Vikas Khanna is being lauded for hitting back at the BBC news anchor who presumptuously assumed that the chef’s generosity in providing food to the poor and the needy in India stems from his sense of hunger while he was growing up in India.
Here’s a clip from the interview. Take a look.
While asking a question, the BBC’s news anchor said that since you are not from a rich family in India, your sense of hunger must have come from there. The anchor can be heard saying:
You have been famous now. You have cooked for Obamas, you have been on Gordon Ramsay’s show. But, you were not always like this. You are not from a rich family so I dare say you understand how precarious it can be in India.
He says that he was born and raised in Amritsar, a city where meals are cooked in community kitchens and people are served langars. He also goes onto to say, from where he belongs, food is cooked in abundance and is sufficient to feed the entire city.

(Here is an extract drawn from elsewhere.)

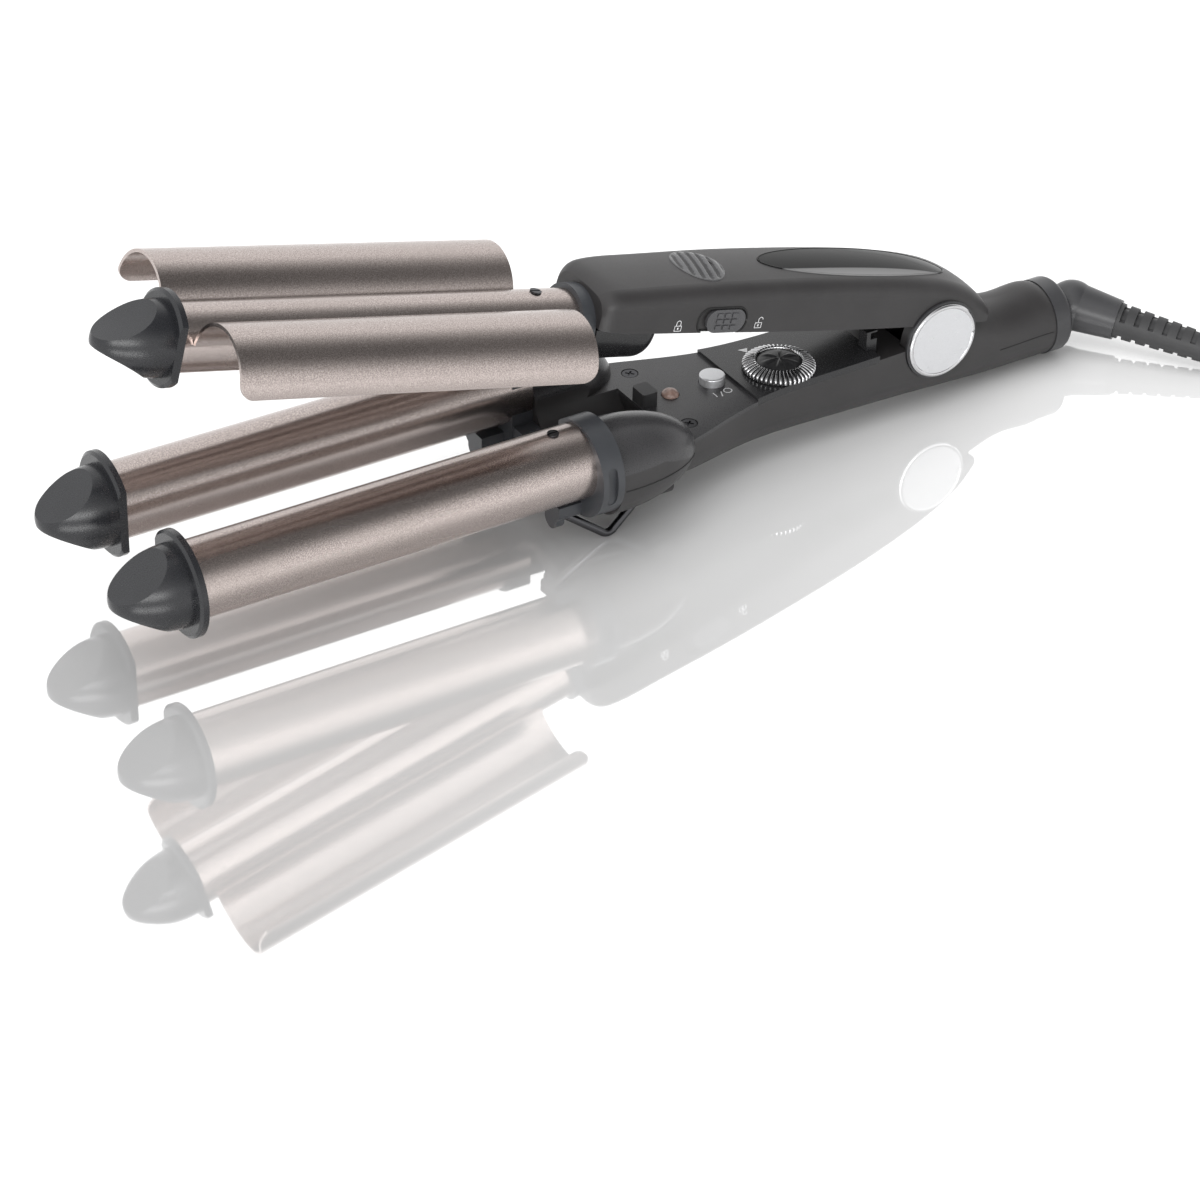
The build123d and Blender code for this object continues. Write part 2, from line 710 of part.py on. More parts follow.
def dial_wheel():
    """Knurled wheel on the temperature control's shaft."""
    teeth = 44
    points = []
    for number in range(2 * teeth):
        angle = math.pi * number / teeth
        radius = DIAL_R if number % 2 else DIAL_R - 0.55
        points.append((radius * math.cos(angle), radius * math.sin(angle)))
    outline = make_face(Polyline(points, close=True))
    wheel = Pos(DIAL_X, DIAL_Y, -3.0) * extrude(outline, amount=2.9)
    bevel = [(0, -3.0), (DIAL_R, -3.0), (DIAL_R, -1.7), (7.4, -0.1), (0, -0.1)]
    bevel = make_face(Plane.XZ * Polyline(bevel, close=True))
    wheel = wheel & Pos(DIAL_X, DIAL_Y, 0) * revolve(bevel, Axis.Z)
    wheel = wheel - rod_z(6.8, -1.0, 1, DIAL_X, DIAL_Y)
    return wheel + rod_z(3.0, -11.3, -2.9, DIAL_X, DIAL_Y)


def dial_cap():
    dome = Pos(DIAL_X, DIAL_Y, -1.0) * scale(Sphere(6.7), by=(1, 1, 0.2))
    return dome & block(190, 220, -15, 10, -1.0, 5)


# ---------------------------------------------------------------- wire feet

def wire_foot(side):
    """Bent wire that folds in under the collars; its two ends turn in lugs."""
    depth = (AXIS_HEIGHT + FOOT_Z - WIRE_R) / math.cos(math.radians(FOOT_SPLAY))
    reach = 13.9
    bend = 3.0
    corner = depth
    for _ in range(20):
        corner = depth + bend * (math.hypot(1, corner / reach) - 1)
    points = [(116.2, 0, 0), (133.5 - reach, 0, 0), (133.5, 0, -corner), (133.5 + reach, 0, 0),
              (154.4, 0, 0)]
    path = FilletPolyline(points, radius=[2.0, bend, 2.0])
    section = Plane(origin=points[0], z_dir=(1, 0, 0)) * Circle(WIRE_R)
    wire = sweep(section, path=path)
    return Pos(0, side * FOOT_Y, FOOT_Z) * Rot(side * FOOT_SPLAY, 0, 0) * wire


# ---------------------------------------------------------------- swivel and cord

def sleeve_direction():
    drop = math.radians(SLEEVE_DROP)
    turn = math.radians(SLEEVE_TURN)
    return Vector(math.cos(drop) * math.cos(turn), -math.cos(drop) * math.sin(turn),
                  -math.sin(drop))


def along_sleeve(distance):
    return Vector(SWIVEL_X, 0, TAIL_Z) + sleeve_direction() * distance


def sleeve_plane(distance):
    return Plane(origin=along_sleeve(distance), z_dir=sleeve_direction())


def tail_collar():
    ring = rod_x(11.7, TAIL_END, 309.4, 0, TAIL_Z)
    ring = fillet(ring.edges().group_by(Axis.X)[-1], 1.6)
    return ring - rod_x(6.1, 300, 312, 0, TAIL_Z)


def swivel_ball():
    """Hub held behind the tail collar, the ball outside it and the cord's neck."""
    hub = rod_x(6.0, 297, 312, 0, TAIL_Z) + rod_x(8.6, 298, 302.6, 0, TAIL_Z)
    ball = Pos(SWIVEL_X, 0, TAIL_Z) * Sphere(8.0)
    ball = ball & block(309.8, 340, -20, 20, -40, 0)
    neck = loft([sleeve_plane(0) * Circle(7.7), sleeve_plane(NECK_END) * Circle(6.3)])
    return hub + ball + neck - rod_x(2.5, 290, 309, 0, TAIL_Z)


def cord_sleeve():
    """Ribbed strain relief that tapers towards the cord."""
    length = SLEEVE_END - NECK_END
    body = loft([sleeve_plane(NECK_END) * Circle(5.6), sleeve_plane(SLEEVE_END) * Circle(4.5)])
    ribs = 6
    for number in range(ribs):
        start = NECK_END + 1.2 + number * (length - 2) / ribs
        for half in (0, 180):
            plane = sleeve_plane(start)
            cutter = Pos(0, 0, 0) * Box(9, 14, 1.7)
            inner = Cylinder(3.9, 4)
            groove = plane.location * Rot(0, 0, half + 90) * Pos(6.9, 0, 0.9) * cutter
            body = body - (groove - plane.location * inner)
    return body


def cord_points():
    """Where the cord lies between the sleeve and the coil, above the table."""
    first = along_sleeve(SLEEVE_END + GAP)
    start = (first.X, first.Y, first.Z + AXIS_HEIGHT)
    return [start, (355.8, -48.7, 4.2), (372.9, -59.0, CORD_R), (396.2, -64.8, CORD_R),
            (420.2, -65.2, CORD_R)]


def cord_end_points():
    """Where the cord lies between the coil and its plug."""
    return [(436.4, -64.9, 16.4), (451.0, -63.4, 14.4), (467.0, -58.5, 10.8), (483.0, -48.0, 6.8),
            (495.0, -33.0, 5.4), (500.6, -15.0, 6.9)]


def tube(points, label):
    runs = []
    for a, b in zip(points, points[1:]):
        runs.append(Vector(*b) - Vector(*a))
    radii = []
    for a, b in zip(runs, runs[1:]):
        turn = math.radians(a.get_angle(b))
        radii.append(0.45 * min(a.length, b.length) / math.tan(turn / 2))
    path = FilletPolyline(points, radius=radii)
    section = Plane(origin=points[0], z_dir=runs[0]) * Circle(CORD_R)
    solid = sweep(section, path=path)
    ratio = solid.volume / (math.pi * CORD_R ** 2 * path.length)
    print(label, "radii", [round(r, 1) for r in radii], "length", round(path.length, 1),
          "volume over section times length", round(ratio, 4))
    return solid


def to_tool_frame(shape):
    """Cord pieces are drawn with Z = 0 on the table."""
    return Pos(0, 0, -AXIS_HEIGHT) * shape


def cord_coil():
    """Outer shape of the wound cord: two layers of turns, three at the rim."""
    ring = rod_z(COIL_R[1], 0, COIL_H, *COIL_CENTRE) - rod_z(COIL_R[0], -1, 30, *COIL_CENTRE)
    ring = ring - rod_z(COIL_STEP_R, COIL_LOW, 30, *COIL_CENTRE)
    rims = ring.edges().filter_by(GeomType.CIRCLE)
    inner_step = rims.filter_by(lambda edge: abs(edge.radius - COIL_STEP_R) < 0.1)
    inner_step = inner_step.group_by(Axis.Z)[0]
    return fillet([edge for edge in rims if edge not in inner_step], 2.5)


def cord_tie():
    """Strap over the coil's turns, on its far side."""
    x, y = COIL_CENTRE
    inner, outer = COIL_R
    profile = [(inner - 1, 0.3), (inner, 0.3), (inner, COIL_LOW), (COIL_STEP_R - 1, COIL_LOW),
               (COIL_STEP_R - 1, COIL_H), (outer, COIL_H), (outer, 0.3), (outer + 1, 0.3),
               (outer + 1, COIL_H + 1), (COIL_STEP_R - 2, COIL_H + 1),
               (COIL_STEP_R - 2, COIL_LOW + 1), (inner - 1, COIL_LOW + 1)]
    outline = Plane(origin=(x - 3.5, y, 0), x_dir=(0, 1, 0), z_dir=(1, 0, 0))
    strap = extrude(outline * make_face(Polyline(profile, close=True)), amount=7)
    return strap - cord_coil()


def plug_place():
    points = cord_end_points()
    last = Vector(*points[-1])
    heading = (last - Vector(*points[-2]))
    flat = Vector(heading.X, heading.Y, 0).normalized()
    return Plane(origin=(last.X, last.Y, 7.2), x_dir=(0, 0, 1), z_dir=flat)


def plug_body():
    place = plug_place()
    rear = place * Ellipse(5.2, 5.2)
    waist = place.offset(14) * Ellipse(6.6, 9.5)
    front = place.offset(34) * Ellipse(6.85, 16.5)
    return loft([rear, waist, front])


def plug_pins():
    place = plug_place()
    pins = []
    for side in (-1, 1):
        spot = place.offset(34) * Pos(0, side * 9.3, 0)
        pins.append(extrude(spot * Circle(2.0), amount=19.0))
    return Compound(children=pins)


# ---------------------------------------------------------------- build

def main():
    shell, deck, panel, tail = lower_casing()
    coil = cord_coil()
    lower = {
        "lower_shell": shell,
        "deck_cover": deck,
        "dial_panel": panel,
        "tail_cover": tail,
        "tail_collar": tail_collar(),
        "collar_bridge": collar_bridge(),
        "catch_block": catch_block(),
        "indicator_lamp": indicator_lamp(),
        "deck_screws": deck_screws(),
        "lower_barrel_screws": lower_barrel_screws(),
        "circuit_board": circuit_board(),
        "power_switch": power_switch(),
        "potentiometer": potentiometer(),
        "thermal_fuse": thermal_fuse(),
        "thermistor": thermistor(),
        "hinge_pin": hinge_pin(),
        "hinge_spring": hinge_spring(),
        "hinge_caps": hinge_caps(),
        "hinge_discs": hinge_discs(),
        "latch_keeper": latch_keeper(),
        "power_button": power_button(),
        "dial_wheel": dial_wheel(),
        "dial_cap": dial_cap(),
        "swivel_ball": swivel_ball(),
        "cord_sleeve": cord_sleeve(),
        "cord": to_tool_frame(tube(cord_points(), "cord") - coil),
        "cord_coil": to_tool_frame(coil),
        "cord_tie": to_tool_frame(cord_tie()),
        "cord_end": to_tool_frame(tube(cord_end_points(), "cord_end") - coil - plug_body()),
        "plug_body": to_tool_frame(plug_body()),
        "plug_pins": to_tool_frame(plug_pins()),
    }
    for side, word in ((-1, "near"), (1, "far")):
        y = side * BARREL_Y
        lower[f"lower_barrel_{word}"] = barrel(LOWER_R, COLLAR_X[1] - 0.4, y)
        lower[f"lower_tip_{word}"] = tip(LOWER_R, 15.2, 11.8, y)
        lower[f"barrel_collar_{word}"] = collar(side)
        lower[f"barrel_holder_{word}"] = holder(LOWER_R, 6.4, y)
        lower[f"heat_spreader_{word}"] = heat_spreader(LOWER_R, y)
        lower[f"ceramic_heater_{word}"] = ceramic_heater(y)
        lower[f"wire_foot_{word}"] = wire_foot(side)
    for name, shape in lower.items():
        save(name, placed_lower(shape))

    upper_shell, name_plate, ribbed_inset = upper_shell_and_trim()
    upper = {
        "upper_shell": upper_shell,
        "name_plate": name_plate,
        "ribbed_inset": ribbed_inset,
        "upper_liner": upper_liner(),
        "upper_screws": upper_screws(),
        "upper_ring": upper_ring(),
        "upper_barrel": barrel(UPPER_R, COLLAR_X[1]),
        "upper_tip": tip(UPPER_R, 13.3, 10.6),
        "upper_holder": holder(UPPER_R, 7.5),
        "upper_spreader": heat_spreader(UPPER_R),
        "upper_heater": ceramic_heater(),
        "curved_plate_near": curved_plate(-1),
        "curved_plate_far": curved_plate(1),
        "lock_slider": lock_slider(),
    }
    for name, shape in upper.items():
        save(name, placed_upper(shape))


main()
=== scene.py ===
import math

import bpy
from mathutils import Matrix, Vector


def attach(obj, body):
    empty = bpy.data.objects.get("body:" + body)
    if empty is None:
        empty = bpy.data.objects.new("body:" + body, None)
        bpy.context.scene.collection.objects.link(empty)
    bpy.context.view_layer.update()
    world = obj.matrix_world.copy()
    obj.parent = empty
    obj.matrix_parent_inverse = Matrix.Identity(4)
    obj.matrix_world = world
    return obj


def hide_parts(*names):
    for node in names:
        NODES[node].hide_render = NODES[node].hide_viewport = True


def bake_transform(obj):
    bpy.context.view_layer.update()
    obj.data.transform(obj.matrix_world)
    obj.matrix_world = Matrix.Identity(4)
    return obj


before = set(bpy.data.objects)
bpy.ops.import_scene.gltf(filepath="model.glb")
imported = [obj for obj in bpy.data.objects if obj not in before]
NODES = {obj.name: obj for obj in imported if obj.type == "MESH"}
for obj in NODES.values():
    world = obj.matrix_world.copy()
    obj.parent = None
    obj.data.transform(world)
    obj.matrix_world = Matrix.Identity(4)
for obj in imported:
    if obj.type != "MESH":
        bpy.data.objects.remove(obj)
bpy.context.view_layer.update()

# The tool frame used below has its origin at the lower barrels' front flanges, on
# their axes, in millimetres. at() turns a point of it into the row frame, in metres.
X_MIDDLE = 154.8
AXIS_HEIGHT = 28.4
HINGE = (256.5, -4.4)
OPEN_ANGLE = math.radians(13.9)


def at(x, y, z):
    return Vector(((x - X_MIDDLE) / 1000, y / 1000, (z + AXIS_HEIGHT) / 1000))


def at_open(x, y, z):
    """A point of the upper arm, given as if the jaws were shut."""
    dx, dz = x - HINGE[0], z - HINGE[1]
    c, s = math.cos(OPEN_ANGLE), math.sin(OPEN_ANGLE)
    return at(HINGE[0] + dx * c + dz * s, y, HINGE[1] - dx * s + dz * c)


def on_floor(x, y, z):
    return Vector(((x - X_MIDDLE) / 1000, y / 1000, z / 1000))


# ------------------------------------------------------------------ camera

EYE = Vector((-0.51453, -0.78559, 0.59734))
YAW = math.radians(32.02115)      # to the right of +Y
PITCH = math.radians(33.85293)    # downwards
ROLL = math.radians(1.18109)
LENS_MM = 113.95
SHIFT = (0.03545, -0.02672)


def add_camera():
    level = Vector((math.cos(YAW), -math.sin(YAW), 0))
    looking = Vector((math.sin(YAW) * math.cos(PITCH), math.cos(YAW) * math.cos(PITCH),
                      -math.sin(PITCH)))
    upright = level.cross(looking)
    right = math.cos(ROLL) * level + math.sin(ROLL) * upright
    upward = math.cos(ROLL) * upright - math.sin(ROLL) * level
    data = bpy.data.cameras.new("camera")
    data.sensor_width = 36.0
    data.lens = LENS_MM
    data.shift_x, data.shift_y = SHIFT
    data.clip_start, data.clip_end = 0.01, 50.0
    camera = bpy.data.objects.new("camera", data)
    bpy.context.scene.collection.objects.link(camera)
    placed = Matrix((right, upward, -looking)).transposed().to_4x4()
    placed.translation = EYE
    camera.matrix_world = placed
    bpy.context.scene.camera = camera


add_camera()


# ------------------------------------------------------------------ materials

class Nodes:
    """A material's node tree, with short calls for the nodes used here."""

    def __init__(self, name):
        self.material = bpy.data.materials.new(name)
        self.material.use_nodes = True
        self.tree = self.material.node_tree
        self.shader = self.tree.nodes["Principled BSDF"]
        self.place = self.add("ShaderNodeTexCoord").outputs["Object"]

    def add(self, kind):
        return self.tree.nodes.new(kind)

    def link(self, output, target):
        self.tree.links.new(output, target)

    def set(self, **values):
        for key, value in values.items():
            self.shader.inputs[key.replace("_", " ")].default_value = value

    def noise(self, size, detail=3.0, roughness=0.55, stretch=(1, 1, 1)):
        """Noise whose features are about size metres across."""
        mapping = self.add("ShaderNodeMapping")
        mapping.inputs["Scale"].default_value = stretch
        texture = self.add("ShaderNodeTexNoise")
        texture.inputs["Scale"].default_value = 1.0 / size
        texture.inputs["Detail"].default_value = detail
        texture.inputs["Roughness"].default_value = roughness
        self.link(self.place, mapping.inputs["Vector"])
        self.link(mapping.outputs["Vector"], texture.inputs["Vector"])
        return texture.outputs["Fac"]

    def ramp(self, value, stops):
        """Colours or greys at positions along a value."""
        node = self.add("ShaderNodeValToRGB")
        ramp = node.color_ramp
        while len(ramp.elements) < len(stops):
            ramp.elements.new(0.5)
        for element, (position, colour) in zip(ramp.elements, stops):
            element.position = position
            if not isinstance(colour, tuple):
                colour = (colour, colour, colour)
            element.color = (*colour, 1)
        self.link(value, node.inputs["Fac"])
        return node.outputs["Color"]

    def bump(self, value, height, strength):
        node = self.add("ShaderNodeBump")
        node.inputs["Distance"].default_value = height
        node.inputs["Strength"].default_value = strength
        self.link(value, node.inputs["Height"])
        return node.outputs["Normal"]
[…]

He further states that his sense of hunger came from New York where he didn’t have a roof over his head or food to eat, during his initial days of struggle. He says:
My sense of hunger came from New York, when I was struggling and really at the bottom. I was living in Grand Central and sleeping around. It was difficult for a brown kid to rise through, someone who had a dream of winning the Michelin star.
Netizens lauded Vikas Khanna for hitting back at the BBC news anchor.
Ever since the lockdown came into effect, Vikas Khanna and his team have been working relentlessly to provide meals to millions of underprivileged people across cities in India.